Her kidnapping ushered in several firsts in the mainstream media of techniques that are still with us today. It was the first time that hordes of news organizations camped outside somebody's home--in this case, the Hearsts--waiting for something to happen. And it was the first time a shoot-out between police and their chasees was shown live on TV, namely the tear-gas bombing of the house in LA where some of the SLA had hidden and where they were burned to death because of the type of tear gas used.
I highly recommend Guerilla. For Patty Hearst's account of the fatal robbery, see http://www.lektrik.com/feature/est.htm
(As a totally unrelated piece of trivia I heard about elsewhere: did you know that the Carpenters' hit "We've Only Just Begun" came about because Richard Carpenter happened to hear a sliver of it in a Crocker Bank TV ad for mortgages and called up songwriter Paul Williams to ask if there was a whole song?)
**Concert: Laurie Anderson**
Every time I see a white phone at an airport, train station, or office building, I think of Laurie Anderson. And Mr. Sharkey, whom she implores to use just such a white courtesy telephone. Not that I've really followed Anderson's career since way back in the days of Home of the Brave, but when she came to town recently, I thought I'd go see what she's up to.
The stage was covered in small candles, and at first I thought that perhaps it was in the shape of the United States, or there was one candle for each star on the American flag--but there were more than fifty. Perhaps it was just the starry, starry sky because Anderson had recently been the first (and last) artist in residence at NASA. And in fact she talked quite a lot about that experience, for this was not so much a concert--though she did play some music--as a storytelling.
And the story she was telling was about the post-911 world. She subtly evoked the fear that's felt here in the United States by relating the story of how she was recently staying in a Northern California park near the Pacific Ocean and went for a walk in the hills with her small dog. A large predatory bird mistook the dog for a rabbit and swooped down out of the sky at it. Now the dog realizes it's not enough to sniff around the ground and look ahead and behind and sideways for danger, but that danger can come from another, previously unnoticed, dimension--above.

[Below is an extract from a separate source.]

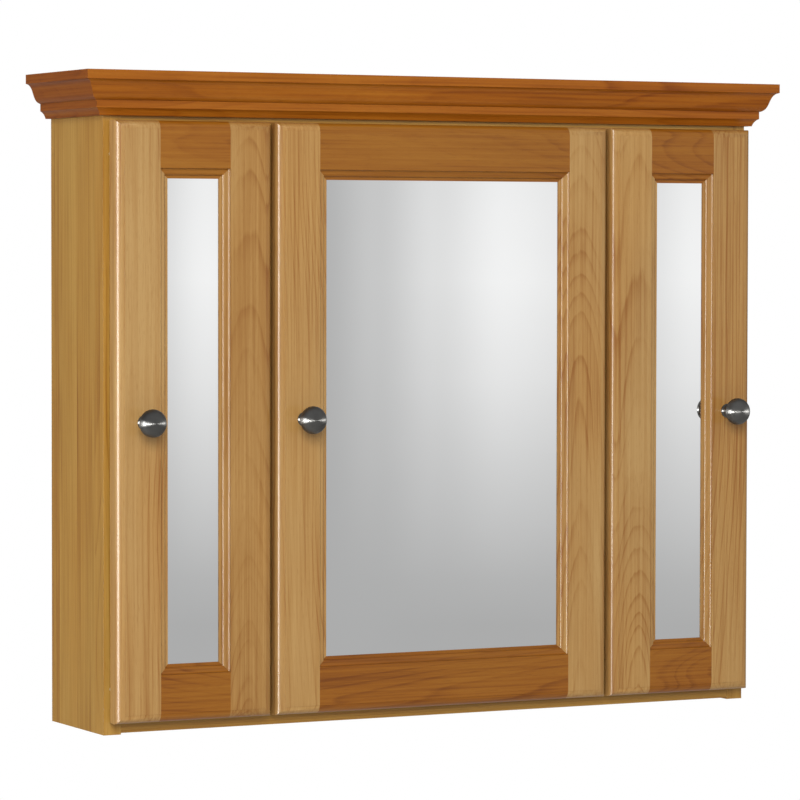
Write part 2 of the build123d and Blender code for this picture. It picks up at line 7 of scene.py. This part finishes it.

Two things Anderson said about her time with NASA have stuck with me. One is that she knows from being there that the war on terror will never ever end, it will just move around the world from one country to another. And the other is the description she gave of an electronic adaptation to spacesuit sleeves that was invented to aid astronauts. It effectively increases the power produced by their arm muscles by 40 times. It is now being adapted for use by the military on the ground in combat.
It's enabled me to visualise what it is we need to do here in the US. For so many of us, the war on terror has us feeling like we're living inside Spacesuit America, to which someone has given extraordinary powers, way beyond what we would like to see exercised. And like the robot in Lost in Space, Spacesuit America's powerful arms are waving about all over the place, striking down innocent people and destroying people's homes and lives, and endangering those of us who live inside it in the process.
Someone somewhere has either not built in or has disabled the safety mechanism that NASA developed for its spacesuit whereby, if all that power in the sleeve went awry, an electronic splint would kick in and disable the astronaut's arm until it's gotten back under control. I say the people of the United States are the splint, if only they can get their backs up and their backbone stiff enough in the face of all the manipulative ways in which their voice has been bypassed or disabled in order for Spacesuit America to run amok in the world.
I truly believe that electoral reform is our best chance of creating that splint, and supporting the Voters Bill of Rights is a good place to start.